Mere numbers do not automatically convert a lawful Terry stop
into something more forbidding.
Nonetheless, the government is not entirely out of the
woods. Appellant, adverting to the slight physical touching,
constructs an arresting argument based on certain language
contained in California v. Hodari D., 499 U.S. 621 (1991). In
Hodari, a group of youths who were under no suspicion
reasonable or otherwise panicked and ran when a patrol car
passed. The police pursued. During the chase, Hodari one of
the fleeing youths discarded a "rock" of crack cocaine. Soon
after, a police officer tackled him. See id. at 622-23. The
government charged Hodari with a narcotics offense and offered
the cocaine as evidence against him. The jury found him guilty.
On appeal, Hodari challenged the government's right to
introduce the evidence. Its admissibility turned on the question
of when the police "seized" Hodari at the moment the chase
began or at the time of the tackle. See id. at 623-24. Justice
Scalia, writing for the Court, stated that an arrest may
9
transpire in one of two ways: "An arrest requires either
physical force . . . or, where that is absent, submission to the
assertion of authority." Id. at 626. Despite the seeming
breadth of this language, it is important to recognize that
Hodari focused on the second branch of this disjunctive furcula;
the Court made new law by holding that, absent force, a seizure
is not effected until the suspect has submitted. See id.
Appellant attempts to stretch Hodari past the breaking
point. He uses as a lever the Court's statement that "an arrest
is effected by the slightest application of physical force." Id.
at 625. Suggesting that this statement be read literally,
appellant urges that courts must find an illegal arrest whenever,
in the absence of probable cause, the most ephemeral physical
contact is made between a police officer and a suspect.

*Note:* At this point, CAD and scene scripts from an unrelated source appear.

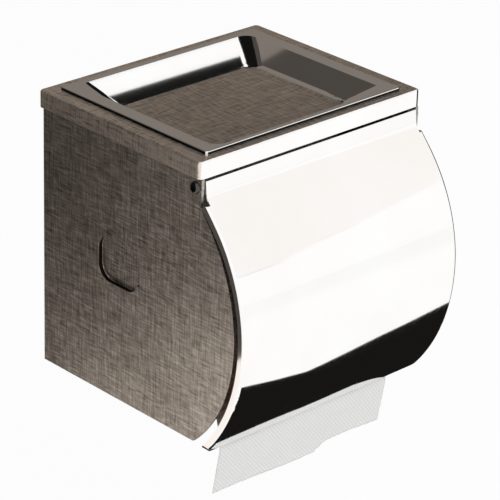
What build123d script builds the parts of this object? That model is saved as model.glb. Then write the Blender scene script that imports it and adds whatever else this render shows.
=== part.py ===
"""Wall-mounted toilet paper holder with a swing-up cover and a lift-out ash tray.

Millimetres. The origin is the centre of the four wall screw holes, on the wall plane.
X runs to the right as seen from the front, Y runs back into the wall, Z is up.
Depths are measured forward from the wall, and drops down from the flat top of the cap.
"""

from build123d import *
from math import hypot, sqrt
import os

os.makedirs("parts", exist_ok=True)

TOP = 65.0                      # flat top of the cap above the centre of the wall screw holes

# Sheet metal
BODY_SHEET = 0.8
CAP_SHEET = 0.6
COVER_SHEET = 0.6
TRAY_SHEET = 0.5
WELD_FLANGE = 5.0               # spot-welded flanges inside the body
SHEET_GAP = 0.2                 # between a sheet and the one that it slips into

# Cap
CAP_WIDTH = 130.0
CAP_DEPTH = 105.0
CAP_RIM = 7.8
CAP_CORNER = 2.2
CAP_EDGE = 0.9

# Side panels
PANEL_BACK = 2.5                # the panels stand this far off the wall
PANEL_BOTTOM = 130.6
PANEL_BULGE_LEAD = 21.8         # the curved front edge's furthest point, before the cap's front
PANEL_BULGE_DROP = 77.0
PANEL_UPPER_RADIUS = 82.0
PANEL_LOWER_RADIUS = 72.5
PANEL_TIP_RADIUS = 2.0
HINGE_ZONE_BOTTOM = 18.2        # the straight stretch beside the cover's ears ends here
NOTCH_BOTTOM = 20.6
LIP_WIDTH = 4.0                 # the front edge is turned in by this much
LIP_BOTTOM = 115.0
HINGE_LIP_WIDTH = 1.5

# Wall fixing
SCREW_SPACING_X = 80.0
SCREW_SPACING_Z = 60.0
SCREW_HOLE_RADIUS = 2.5
PAD_RADIUS = 9.0                # round pads pressed back to the wall around the screw holes

# Pressed boss in each side panel, which carries one end of the spindle
BOSS_LENGTH = 26.0
BOSS_HEIGHT = 21.5
BOSS_CORNER = 7.0
BOSS_PRESS = 2.5
BOSS_DEPTH = 52.7
BOSS_DROP = 65.0
SLIT_WIDTH = 1.2
SLIT_HEIGHT = 12.0

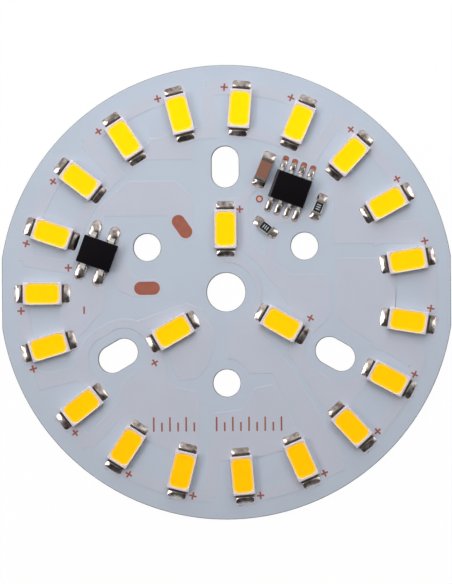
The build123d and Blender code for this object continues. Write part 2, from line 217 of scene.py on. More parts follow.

This construct is not original. The Seventh Circuit
recently rejected a virtually identical argument, holding that,
Hodari notwithstanding, a constructive arrest occurs only when
the touch first effects a seizure, but not when an investigatory
stop (itself a form of seizure) is already in progress at the
time of the contact. See United States v. Weaver, 8 F.3d 1240,
1244-45 (7th Cir. 1993). We believe that Weaver reaches the
correct result and that there is a simple, direct way to
reconcile Hodari with cases involving Terry stops.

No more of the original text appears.